Feature story - 2 February, 2009
Hazardous waste, illegitimate and dangerous new reactors and a diversion to the solutions to climate change - here's why France's picture of nuclear energy is just a 'great illusion'.

Greenpeace in action at the construction site of the European Pressurised Reactor in Flamanville, France. Greenpeace is demanding an immediate end to construction at both Flamanville and Europe's other EPR site at Olkiluoto, Finland, calling the plants dangerous, unnecessary and uneconomic.

Despite the French government's global marketing of its flagship European Pressurised Reactor (EPR) as cheap and safe, nuclear energy is rapidly becoming the most expensive way to produce electricity, and its highly radioactive waste poses an ever-increasing problem.

Greenpeace has recently uncovered evidence that nuclear waste from the European Pressurised Reactor (EPR) - the flagship of the French nuclear industry - will be up to seven times more hazardous than waste produced by existing nuclear reactors, increasing costs and the danger to health and the environment.

This alarming evidence was buried away in the environmental impact assessment report from Posiva, the company responsible for managing waste at the world's first EPR under construction at Olkiluoto in Finland, and in EU-funded research.

Expensive and hazardous

The EPR is designed to extract more energy from nuclear fuel than any commercially operating reactor in order to maximise electricity output. This "high burn-up" method causes the amount of readily-released radioactive substances in spent fuel to increase disproportionately.

The storage of the hazardous waste will be more costly for a range of reasons - including an increase in the repository size due to the greater distance needed between canisters, more extensive and longer-term monitoring being necessary, and increased security being required.

…not only will spent nuclear fuel produced by the EPR be more dangerous than is acknowledged by the French nuclear industry, but also storage and disposal will be more expensive than the industry and governments proclaim and will increase the overall cost of nuclear energy. The French nuclear companies Areva and EDF, which aggressively market the EPR as safe and cheap, have completely ignored the implications of the increased hazards.

John Large, independent nuclear consultant

No appropriate waste facilities exist - or are even being planned - in Finland, France or any of the countries considering buying the EPR (including the UK, the US, Canada and India). In Finland, plans for burying the nuclear waste that are awaiting approval are simply inadequate for preventing interim and long-term health risks, and will pass on huge financial liabilities to future generations.

"Illegitimate and dangerous"

The EPR construction project in Olkiluoto has been hampered by all manner of chronic problems, delays and cost overruns. It was supposed to have been completed by April 2009, but now faces at least three years' delay - its cost has doubled to over €5 billion and serious construction and safety problems have been identified.
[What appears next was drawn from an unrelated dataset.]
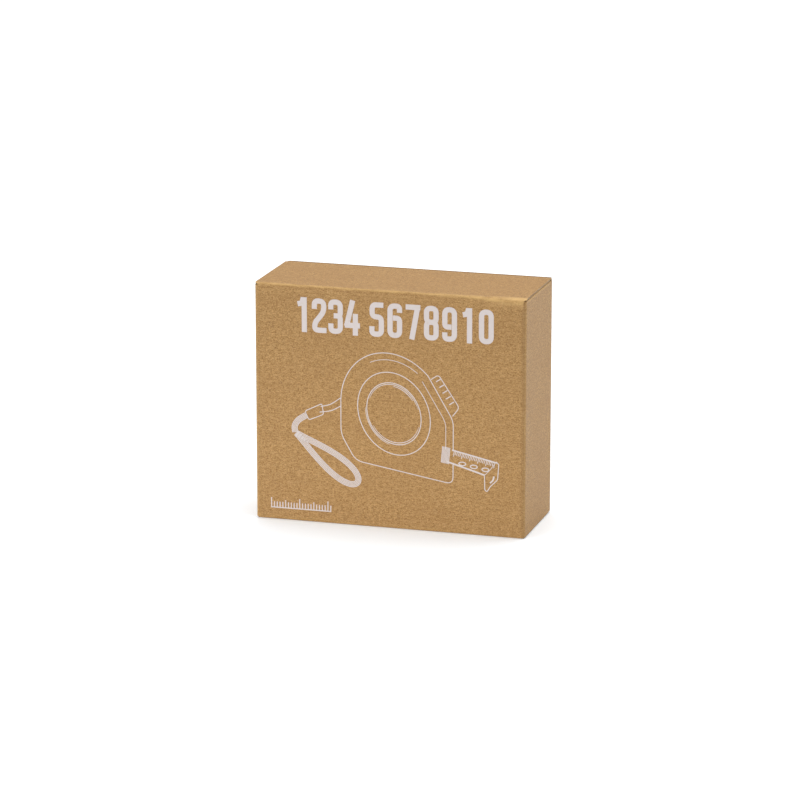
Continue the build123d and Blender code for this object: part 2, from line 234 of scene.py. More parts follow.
def moulded(name, color, roughness=0.5, grain=2600.0, strength=0.25, tint=0.25, **more):
    """Moulded plastic or rubber with a spark-eroded grain and a slightly uneven colour."""
    n = Nodes(name)
    at = n.place()
    grainy = n.noise(at, grain, 2.0)
    uneven = n.noise(at, 90.0, 3.0)
    dark = tuple(c * (1 - tint) for c in color[:3]) + (1.0,)
    surface = n.mix(n.ramp(uneven, 0.3, 0.7), dark, color)
    rough = n.math("ADD", n.math("MULTIPLY", n.math("SUBTRACT", uneven, 0.5), 0.3), roughness)
    n.bump(grainy, strength, 0.00008)
    return n.finish(surface, rough, **more)


def metal(name, color, roughness, stretch=(40.0, 4000.0, 4000.0)):
    """Metal with fine brushing along one axis."""
    n = Nodes(name)
    at = n.place()
    brushed = n.noise(n.stretched(at, stretch), 1.0, 3.0)
    smudge = n.noise(at, 220.0, 2.0)
    surface = n.mix(n.math("MULTIPLY", brushed, 0.35), color, tuple(c * 0.7 for c in color[:3]) + (1.0,))
    rough = n.math("ADD", n.math("MULTIPLY", smudge, 0.25), roughness - 0.1)
    n.bump(brushed, 0.15, 0.00003)
    return n.finish(surface, rough, Metallic=1.0)


def line_mask(n, value, period, width):
    """1 on a line of this width that repeats every period."""
    phase = n.math("PINGPONG", value, period / 2)
    return n.math("LESS_THAN", phase, width / 2)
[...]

The very same mistakes have plagued a second EPR construction at Flamanville, France, which started just over a year ago. It too is now delayed - by nine months at present - and is already running at over 20 percent of its budget.
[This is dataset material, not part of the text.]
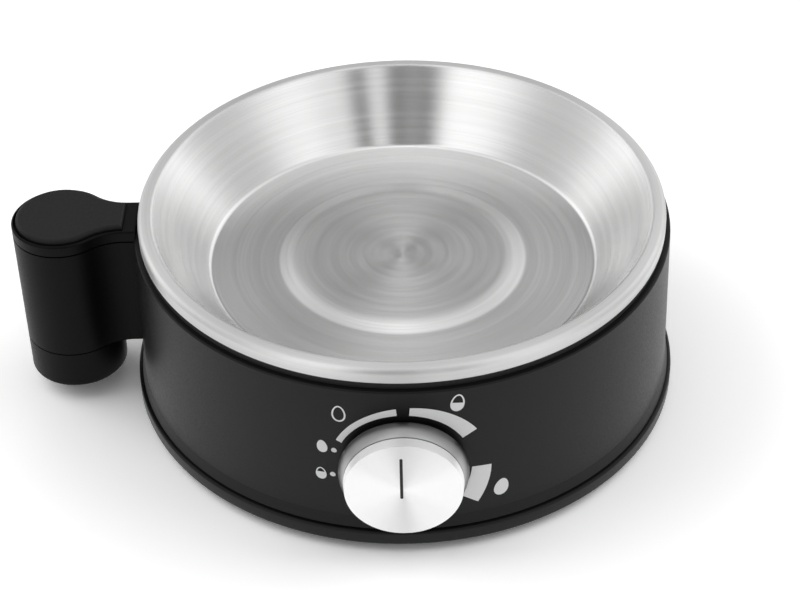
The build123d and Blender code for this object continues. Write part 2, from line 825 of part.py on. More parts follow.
pointer_length = pointer_top + pointer_bottom
pointer_middle = (pointer_top - pointer_bottom) / 2
with BuildPart() as knob_cap:
    with BuildSketch(dial_section):
        with BuildLine():
            Polyline(
                (0, knob_front_distance),
                (cap_radius - cap_seam_width, knob_front_distance),
                (cap_radius - cap_seam_width, knob_front_distance + cap_seam_height),
                (cap_radius, knob_front_distance + cap_seam_height),
                (cap_radius - cap_taper, cap_front_distance),
                (0, cap_front_distance),
                close=True,
            )
        make_face()
        face_corner = vertices().sort_by_distance((cap_radius - cap_taper, cap_front_distance))[0]
        fillet(face_corner, radius=cap_edge_round)
    revolve(axis=dial_axis)
    with BuildSketch(front_plane(knob_front_distance)):
        Circle(shaft_radius + end_gap)
    extrude(amount=shaft_end_in_cap + end_gap, mode=Mode.SUBTRACT)
    with BuildSketch(front_plane(cap_front_distance)):
        with Locations((-pointer_side, pointer_middle)):
            SlotOverall(pointer_length, pointer_width, rotation=90)
    extrude(amount=-pointer_depth, mode=Mode.SUBTRACT)
finish(knob_cap, "knob_cap")

with BuildPart() as knob_pointer:
    with BuildSketch(front_plane(cap_front_distance - pointer_depth)):
        with Locations((-pointer_side, pointer_middle)):
            SlotOverall(pointer_length, pointer_width, rotation=90)
    extrude(amount=pointer_depth - pointer_recess)
finish(knob_pointer, "knob_pointer")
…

Despite all this, President Sarkozy announced last week that a new EPR is to be built in Penly, France. Greenpeace believes that building yet another reactor under these circumstances is entirely illegitimate and simply dangerous.
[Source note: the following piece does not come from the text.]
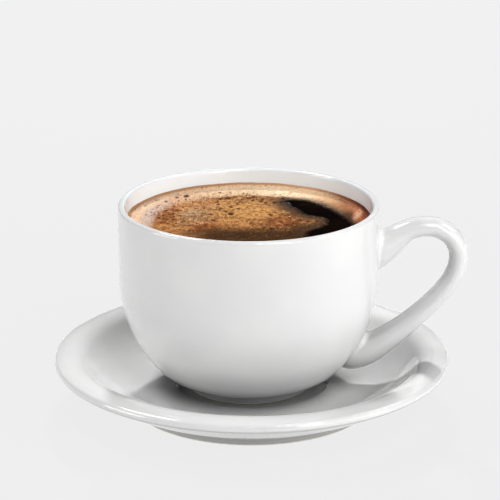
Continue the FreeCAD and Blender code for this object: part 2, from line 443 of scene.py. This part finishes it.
# Patches of colour in the foam, each an ellipse:
# middle x and y, half width, half depth, degrees, strength, colour.
FOAM_ZONES = [
    (-1.0, 8.0, 12.0, 12.0, 0, 0.85, (214, 168, 108)),
    (-1.0, 19.5, 17.0, 3.2, 0, 0.80, (146, 102, 56)),
    (-14.5, 3.0, 7.0, 10.5, 0, 0.85, (186, 152, 118)),
    (-15.5, 5.0, 4.0, 5.0, 0, 0.45, (202, 174, 140)),
    (-23.0, 2.0, 4.8, 12.0, -12, 0.90, (164, 106, 62)),
    (-20.0, 11.5, 3.4, 4.0, 0, 0.85, (206, 142, 84)),
    (-12.0, -7.0, 5.0, 5.5, 0, 0.80, (164, 92, 56)),
    (9.5, -3.0, 7.5, 7.0, 0, 0.75, (150, 92, 56)),
    (15.0, -8.0, 5.5, 7.0, 0, 0.80, (92, 62, 40)),
    (12.5, 8.0, 4.0, 7.0, 30, 0.75, (134, 102, 68)),
]

# The pale foam along the wall, from left to right.
PALE_BAND = [
    (-33.0, (202, 178, 164)), (-27.0, (212, 190, 178)),
    (-20.0, (212, 174, 144)),
    (-11.0, (226, 194, 160)), (0.0, (230, 203, 170)), (9.0, (250, 229, 198)),
    (17.0, (246, 217, 182)), (22.0, (222, 182, 140)), (26.0, (176, 124, 84)),
    (29.5, (190, 124, 88)), (31.0, (140, 74, 46)), (33.0, (104, 46, 24)),
]


def foam_material():
    sh = Shader("crema_foam")
    place = sh.place
    # wander the coordinates a little, so that no zone has a drawn outline
    wander = sh.noise(place, 0.20, 4, 0.55, output=1)
    place_w = sh.vector("ADD", place, sh.vector("MULTIPLY_ADD", wander,
                                                (7, 7, 0), (-3.5, -3.5, 0)))
    less_w = sh.vector("ADD", place, sh.vector("MULTIPLY_ADD", wander,
                                               (2.6, 2.6, 0), (-1.3, -1.3, 0)))
    split = sh.node("ShaderNodeSeparateXYZ")
    sh.feed(split.inputs[0], less_w)
    x, y = split.outputs[0], split.outputs[1]
    colour = srgb(196, 144, 94)
    for zx, zy, w, d, turn, strength, rgb in FOAM_ZONES:
        mask = sh.times(sh.zone(place_w, zx, zy, w, d, turn), strength)
        colour = sh.mix(mask, colour, srgb(*rgb))
    # swirls: long soft streaks that follow the wall
    drawn_out = sh.vector("MULTIPLY", place_w, (0.5, 1.0, 1.0))
    swirl = sh.noise(drawn_out, 0.42, 5, 0.6)
    colour = sh.mix(sh.ramp(swirl, 0.47, 0.64, 0.0, 0.6), colour,
                    srgb(124, 78, 42))
    colour = sh.mix(sh.ramp(swirl, 0.50, 0.34, 0.0, 0.35), colour,
                    srgb(232, 180, 120))
    # thinner foam round the opening lets the coffee show through
    shore_at = sh.node("ShaderNodeAttribute")
    shore_at.attribute_name = "shore"
    near = sh.ramp(shore_at.outputs["Fac"], 0.3, 8.0, 0.90, 0.0)
    colour = sh.mix(near, colour, srgb(74, 54, 36))
    # darker towards the front
    front = sh.ramp(y, -4.0, -13.0, 0.0, 0.93)
    front = sh.times(front, sh.ramp(x, -22.0, -8.0))
    colour = sh.mix(front, colour, srgb(68, 48, 28))
    # pale band inside the wall
    inside = sh.zone(less_w, 0.3, -4.0, 26.6, 26.6, 0, inner=0.93, outer=1.03)
    back = sh.ramp(y, -14.0, -2.0, 0.35, 1.0)
    pale = sh.times(sh.math("SUBTRACT", 1.0, inside), back)
    colour = sh.mix(pale, colour, sh.gradient(x, PALE_BAND))
    beside = sh.ramp(shore_at.outputs["Fac"], 0.4, 5.5, 0.92, 0.0)
    colour = sh.mix(beside, colour, srgb(92, 72, 54))
    # at the right the band darkens beside the opening, then a pale streak
    dark_side = sh.zone(less_w, 26.4, 1.0, 2.2, 8.0, -8, inner=0.4, outer=1.1)
    colour = sh.mix(sh.times(dark_side, 0.85), colour, srgb(82, 56, 38))
    streak = sh.zone(less_w, 29.4, 4.5, 1.3, 6.5, -10, inner=0.3, outer=1.1)
    colour = sh.mix(sh.times(streak, 0.7), colour, srgb(238, 192, 162))
    flat = sh.vector("MULTIPLY", place, (1, 1, 0))
    radius = sh.vector("LENGTH", flat)
    pinkish = sh.ramp(radius, WALL_R - 4.6, WALL_R - 3.0, 0.0, 0.65)
    colour = sh.mix(sh.times(pinkish, sh.ramp(x, 27.0, 20.0)), colour,
                    srgb(238, 204, 168))
    # fine texture: flecks, specks and pits
    stretched = sh.vector("MULTIPLY", place, (1.0, 0.42, 1.0))
    fleck = sh.noise(stretched, 1.0, 5, 0.7)
    depth = sh.ramp(radius, WALL_R - 9.0, WALL_R - 4.0, 1.0, 0.40)
    crowd = sh.ramp(sh.noise(place, 0.16, 3, 0.6), 0.38, 0.60, 0.35, 1.0)
    dark = sh.times(sh.ramp(fleck, 0.48, 0.64, 0.0, 0.75), depth)
    colour = sh.mix(sh.times(dark, crowd), colour, srgb(104, 62, 32))
    light = sh.times(sh.ramp(fleck, 0.47, 0.36, 0.0, 0.65), depth)
    light = sh.times(light, sh.ramp(y, -12.0, -3.0, 0.15, 1.0))
    light = sh.times(light, sh.ramp(shore_at.outputs["Fac"], 1.0, 8.0))
    colour = sh.mix(light, colour, srgb(240, 192, 132))
    grain = sh.noise(place, 3.6, 3, 0.6)
    colour = sh.mix(sh.times(sh.ramp(grain, 0.53, 0.65, 0.0, 0.55),
                            depth), colour, srgb(86, 50, 24))
    foam_cells = sh.cells(stretched, 1.25)
    dots = sh.ramp(foam_cells, 0.34, 0.14, 0.0, 0.75)
    clusters = sh.ramp(sh.noise(place, 0.33, 2, 0.5), 0.43, 0.60)
    colour = sh.mix(sh.times(dots, sh.times(depth, clusters)),
                    colour, srgb(66, 36, 16))
    # stained line where the foam meets the wall
    line = sh.ramp(radius, WALL_R - 1.1, WALL_R - 0.5, 0.0, 0.9)
    colour = sh.mix(line, colour, sh.gradient(x, [
        (-33.0, (190, 144, 104)), (18.0, (196, 152, 114)),
        (26.0, (140, 80, 46)),
        (33.0, (104, 48, 26))]))
    # in its last two millimetres the foam thins to a film over black coffee
    film = sh.ramp(shore_at.outputs["Fac"], 0.4, 1.9, 0.97, 0.0)
    colour = sh.mix(film, colour, srgb(28, 17, 11))
    pit_at = sh.node("ShaderNodeAttribute")
    pit_at.attribute_name = "pit"
    colour = sh.mix(pit_at.outputs["Fac"], colour, srgb(66, 34, 15))
    relief = sh.math("ADD", fleck, sh.times(grain, 0.4))
    sh.set(Base_Color=colour, IOR=1.36,
           Roughness=sh.ramp(fleck, 0.35, 0.65, 0.24, 0.44),
           Normal=sh.bump(relief, 0.0002, 0.5))
    return sh.material


def coffee_material():
    sh = Shader("black_coffee")
    cloud = sh.noise(sh.place, 0.12, 3, 0.6)
    sh.set(Base_Color=sh.mix(sh.ramp(cloud, 0.35, 0.7), srgb(10, 5, 3),
                             srgb(30, 15, 8)), IOR=1.33,
           Roughness=sh.ramp(cloud, 0.3, 0.7, 0.02, 0.06),
           Normal=sh.bump(sh.noise(sh.place, 0.08, 2, 0.5), 0.0001, 0.3))
    return sh.material


def glaze_material(name, foot_z, under_z, reach, open_at, tint):
    """White glaze over porcelain, bare at the foot it was fired on.

    reach (mm), open_at and tint set how far, from what openness and how
    strongly the closed-in corners get painted shade.
    """
    sh = Shader(name)
    split = sh.node("ShaderNodeSeparateXYZ")
    sh.feed(split.inputs[0], sh.place)
    pool = sh.noise(sh.place, 0.05, 3, 0.5)
    white = sh.mix(sh.ramp(pool, 0.35, 0.65), (0.765, 0.765, 0.765),
                   (0.79, 0.79, 0.785))
    # a looks choice, not a second glaze: cooler above the drink, to offset the
    # warm light the foam throws on the wall, as the photo's wall is neutral
    across = sh.vector("LENGTH", sh.vector("MULTIPLY", sh.place, (1, 1, 0)))
    bore = sh.times(sh.ramp(across, WALL_R + 1.6, WALL_R + 0.8),
                   sh.ramp(split.outputs[2], -3.0, -1.0))
    white = sh.mix(bore, white, (0.84, 0.88, 0.915))
    specks = sh.noise(sh.place, 1.1, 2, 0.6)
    white = sh.mix(sh.ramp(specks, 0.72, 0.80, 0.0, 0.10), white,
                   srgb(176, 166, 150))
    facing = sh.node("ShaderNodeSeparateXYZ")
    geometry = sh.node("ShaderNodeNewGeometry")
    sh.feed(facing.inputs[0], geometry.outputs["Normal"])
    # painted shade: the glaze is greyer on the low faces that point down
    underside_painted_shade = sh.times(sh.ramp(facing.outputs[2], -0.15, -0.75),
                    sh.ramp(split.outputs[2], under_z + 2.0, under_z - 2.0))
    # a looks choice: greyer where it faces down, to come nearer to the photo
    white = sh.mix(underside_painted_shade, white, (0.52, 0.52, 0.515))
    # a looks choice, not dirt: corners are tinted darker by how closed in they
    # are, to reach the contrast of the photo's contact shadows
    corner = sh.node("ShaderNodeAmbientOcclusion")
    corner.samples = 8
    corner.inputs["Distance"].default_value = reach * MM
    painted_corner_shade = sh.times(sh.ramp(corner.outputs["AO"], open_at, 0.10, 0.0, tint),
                    sh.ramp(split.outputs[2], -4.0, -10.0))
    white = sh.mix(painted_corner_shade, white, (0.16, 0.16, 0.16))
    wave = sh.noise(sh.place, 0.045, 2, 0.45)
    orange_peel = sh.noise(sh.place, 0.6, 2, 0.5)
    height = sh.math("ADD", wave, sh.times(orange_peel, 0.02))
    bare = sh.ramp(split.outputs[2], foot_z + 0.55, foot_z + 0.25)
    body = sh.noise(sh.place, 3.0, 3, 0.6)
    biscuit = sh.mix(sh.ramp(body, 0.4, 0.6), srgb(226, 220, 210),
                     srgb(206, 198, 186))
    gloss = sh.ramp(pool, 0.3, 0.7, 0.035, 0.075)
    sh.set(Base_Color=sh.mix(bare, white, biscuit), IOR=1.5,
           Roughness=sh.math("ADD", gloss, sh.times(bare, 0.55)),
           Normal=sh.bump(height, 0.0009, 0.35))
    return sh.material


def dress(obj, mat):
    obj.data.materials.clear()
    obj.data.materials.append(mat)


dress(nodes["cup"], glaze_material("cup_glaze", (cup_low[2] - SURFACE_Z) / MM,
                                   (cup_low[2] - SURFACE_Z) / MM + 3,
                                   reach=14, open_at=0.95, tint=0.50))
dress(nodes["saucer"], glaze_material("saucer_glaze", -SURFACE_Z / MM,
                                      -SURFACE_Z / MM + 13,
                                      reach=9, open_at=0.62, tint=0.60))
black = coffee_material()
dress(nodes["coffee"], black)
dress(liquid, black)
dress(crema, foam_material())

# ------------------------------------------------------------------- stage

# The floor gives its own light, close to the photo's even background,
# and is dimmer under the saucer: millimetres from the saucer's middle.
# painted shadow: the floor glows less under the saucer
SHADOW_GLOW_UNDER, GLOW_OPEN = 0.25, 0.845
GLOW_STARTS, GLOW_FULL = 28.0, 56.0
WORLD_LIGHT = 0.02
DISPLAY_GAMMA = 0.8          # a looks choice, for the photo's contrast

bpy.ops.mesh.primitive_plane_add(size=8, location=(0, 2, 0))
floor = bpy.context.object
floor.name = "floor"
paper = Shader("floor")
saucer_low, saucer_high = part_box("saucer")
from_foot = paper.vector("LENGTH", paper.vector(
    "ADD", paper.vector("MULTIPLY", paper.place, (1, 1, 0)),
    ((AXIS_X - (saucer_low[0] + saucer_high[0]) / 2) / MM, 0, 0)))
grain = paper.noise(paper.place, 0.5, 3, 0.6)
paper.set(Base_Color=paper.mix(grain, (0.028,) * 3, (0.034,) * 3),
          Roughness=0.9, Specular_IOR_Level=0.0, Emission_Color=(1, 1, 1),
          Emission_Strength=paper.ramp(from_foot, GLOW_STARTS, GLOW_FULL,
                                       SHADOW_GLOW_UNDER, GLOW_OPEN))
floor.data.materials.append(paper.material)

world = bpy.data.worlds.new("studio")
bpy.context.scene.world = world
world.use_nodes = True
sky = world.node_tree.nodes["Background"]
sky.inputs[0].default_value = (1, 1, 1, 1)
sky.inputs[1].default_value = WORLD_LIGHT

bpy.context.scene.view_settings.view_transform = "Standard"
bpy.context.scene.view_settings.gamma = DISPLAY_GAMMA


LIGHT_DISTANCE = 0.9
LIGHT_TARGET = Vector((AXIS_X, 0, 0.03))
# name, degrees round from the camera's side, degrees up, width in m, watts
LIGHTS = [
    ("key_high", 24, 45, 0.42, 2.8), ("key_low", 37, 15, 0.42, 2.5),
    ("right_high", 90, 45, 0.42, 1.8), ("right_low", 65, 15, 0.42, 1.7),
    ("left_low", -75, 12, 0.42, 3.0), ("left_high", -120, 60, 0.30, 3.0),
    ("back", 180, 35, 0.07, 6.2),
]


def area(name, azimuth, elevation, width, watts):
    light = bpy.data.lights.new(name, "AREA")
    light.shape = "RECTANGLE"
    light.size = light.size_y = width
    light.energy = watts
    obj = bpy.data.objects.new(name, light)
    bpy.context.scene.collection.objects.link(obj)
    a, e = math.radians(azimuth), math.radians(elevation)
    direction = Vector((math.sin(a) * math.cos(e),
                        -math.cos(a) * math.cos(e), math.sin(e)))
    obj.location = LIGHT_TARGET + direction * LIGHT_DISTANCE
    obj.rotation_euler = (-direction).to_track_quat("-Z", "Y").to_euler()
    return obj


lamps = {light[0]: area(*light) for light in LIGHTS}
# hidden from reflections, so that it leaves no glints on the drink
lamps["back"].visible_glossy = False

# The camera looks at a point beside the cup's axis, from the front and above.
CAMERA_X = AXIS_X + 0.00032
CAMERA_AT = Vector((CAMERA_X, -0.57433, 0.22967))
LOOK_AT = Vector((CAMERA_X, 0, 0.04284))
LENS, SENSOR = 161.98, 36.0

camera = bpy.data.cameras.new("camera")
camera.lens = LENS
camera.sensor_width = SENSOR
camera.clip_start = 0.01
cam = bpy.data.objects.new("camera", camera)
bpy.context.scene.collection.objects.link(cam)
cam.location = CAMERA_AT
cam.rotation_euler = (LOOK_AT - CAMERA_AT).to_track_quat("-Z", "Y").to_euler()
bpy.context.scene.camera = cam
The Penly decision was taken without any public consultation, open bidding or analysis of energy needs. No other options, such as energy efficiency or renewable energy potential, were considered, no comparisons were made in terms of costs, environmental impacts or needs; in fact, the official study analysing France's electricity needs beyond 2020 is still ongoing, so there is nothing to justify the decision to pour vast amounts of money into building another problematic reactor.

Its only justification is to provide a massive contract to the state-owned industry. In these times of fiscal crisis, however, it is crucial to make the right choices: and investment instead in renewable energy would provide not only climate protection and cleaner energy, but more and better jobs and a truly sustainable state infrastructure.

The great illusion

At a time when France is setting itself up as the political and industrial champion of a supposed worldwide expansion of nuclear power, Global Chance - an  association that includes among its members several of France's few independent nuclear experts - has produced a report that shows how France's nuclear promises are a dangerous illusion. France is locked into nuclear power in a way that presents an obstacle to the development of renewable energy and energy efficiency measures.

The Global Chance report shows:

  • how France's nuclear programme fails to rise to the challenges of climate change and energy security;
  • how France has not benefited economically from their 'all electric, all nuclear' approach
  • how nuclear power is liable to suffer serious accidents - whether due to system failure, natural disaster or deliberate attack
  • how no satisfactory solution has been found for the management of long-term waste; and
  • how France contributes to proliferation, which remains a major risk for global security.

The Greenpeace briefing France's Nuclear Failures - The great illusion of nuclear energy summarises the lessons that can be drawn from the Global Chance report.

Energy [R]evolution!

Nuclear power is nothing more than an out-of-date, expensive and failed technology from the last century. It undermines the solutions to climate change by diverting urgently-needed resources away from the true renewable and energy-efficiency solutions that governments who are serious about climate change need to invest in.

Greenpeace's Energy [R]evolution blueprint shows that renewable energy and greater energy efficiency can deliver half the world's energy needs by 2050 and ensure that people have a clean energy future that is free from the dangers of hazardous nuclear waste.